Con el tiempo te fueron domesticando. Empezaste a ver el mundo con anteojos impositivos. Las cosas, si bien todavía no cumplían las funciones que el mundo les imponía, te servían para fines sí impuestos por tu entorno. De esta manera, te viste obligado a valerte por vos mismo. Ya nadie te alzaba para lavarte los dientes. Silla y, si tenías suerte, el perro te acompañaba. El fuego y los cuchillos se volvieron permitidos a fuerza de la necesidad. Te convertiste en un ser humano de bolsillo que guardaba en las formas su horadada esencia. Qué fue de tu escencia, flaco? Permanece en el mundo a la manera de aquellos espíritus que se niegan a cruzar al otro lado?
De alguna manera, la música siempre estuvo presente. Si ves las fotos, te vas a dar cuenta que muchas de las ofrendas recibidas en navidades y cumpleaños tenían que ver con la música. Cabe la pregunta: "De qué se quejaban, entonces?". Tal vez esos instrumentos fueron de las pocas cosas cuyo funcionamiento tradicional entendiste con rapidez. Aunque eso no significa que no hayas intentado usar un micrófono y su cable como polea. Probablemente no recuerdes ya la sensación de la música en aquellos tiempos. Dejame que te recuerde, se te aparecía como algo más fácil de comprender que el resto de las cosas. Tenía más sentido para vos.
Tu estética tuvo siempre que ver con mezclar absolutamente todo. Cuantos más elementos pudieras meter, mejor. Pero nunca una rata-paloma. Siempre los elementos estaban justificados por algún sistema propio. Sé que todavía te acordás de lo mal que se veía a través de esos dos agujeros miserables. No te olvidás del olor del plástico de quelonio, de tu respiración que no tenía por donde escaparse y de cómo se condensaba en ese plástico maldito. Al sacarte esa máscara no podías evitar pasarte una toalla por la cara. O una frazada, o la remera o el respaldo de un sillón.

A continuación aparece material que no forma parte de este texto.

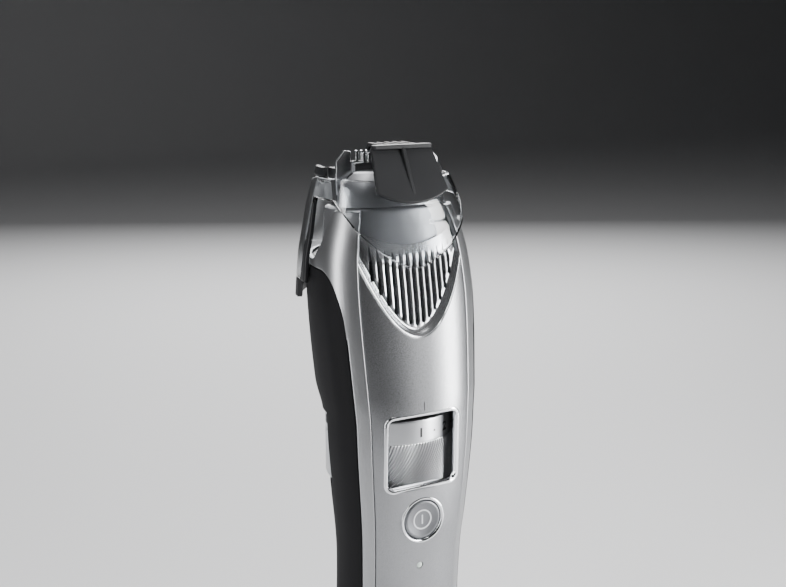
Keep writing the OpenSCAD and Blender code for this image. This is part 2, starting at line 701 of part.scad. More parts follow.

Te acordás de la enormidad de este perro, flaco? No, sé que no te acordás. Era demasiado grande. Era inabarcable. Sólo podés recordar lo que entonces percibías. Una maraña de rulos que se rebelaba contra las formas tradicionales de la materia. Sólo eso recordás. Rulos negros y una lengua roja.
Sin embargo sé que te acordás muy bien de este otro. Este fue tuyo. Fuiste vos quien limpió sus heces, quien le daba amor incondicional, ese amor de niño que no se compara con nada de lo que pueda venir después. Ese perro dormía con vos, y no te importaba el olor que tenía. Algo que no te podés borrar es el día de su muerte. Fue tu primer acercamiento real y sentido a lo incomprensible de la muerte. Tu esencia todavía pueril se rebelaba contra una realidad entonces inexplicable. Y que permanece como inexplicable para cierta parte de la humanidad. Para la parte honesta.
Con el tiempo tu niñez se volvió buena observadora de los adultos, y quisiste imitarlos, quisiste ser ellos. Empezaste a darme a luz
muy de a poco, sin pausa pero sin prisa. De repente te interesaba escalar hasta lo más alto. Lo más alto, claro está, era lo más alto que vos pudieses llegar. El problema sobrevenía cuando llegabas y te dabas cuenta de que si querías volver a ver al mundo, indefectiblemente ibas a tener que bajar. Los descensos siempre te fueron penosos, significaban abandonar esa posición superior para volver a ser persona, porque nunca pudiste prescindir de las otras personas. Y eso estaba bien. No siempre te siguieron de atrás quienes desconfiaban de tu capacidad. O querían cuidarte. Lo mismo daba. En algún punto, es la misma cosa.
Seguro recordás la sensación de andar en bicicleta. La sensación que tenías las primeras veces que agarrabas velocidad. Era ir más rápido de lo que nunca habías andado. Tal vez la primera sensación de poder conciente. Tu velocidad dependía de vos mismo. No tenías a dónde ir, realmente, pero no importaba demasiado. Recordarás dando vueltas en grandes círculos en una cancha de fútbol, intentando ir más y más rápido. El viento te hacía doler las mejillas, pero la sensación de poder era insaciable.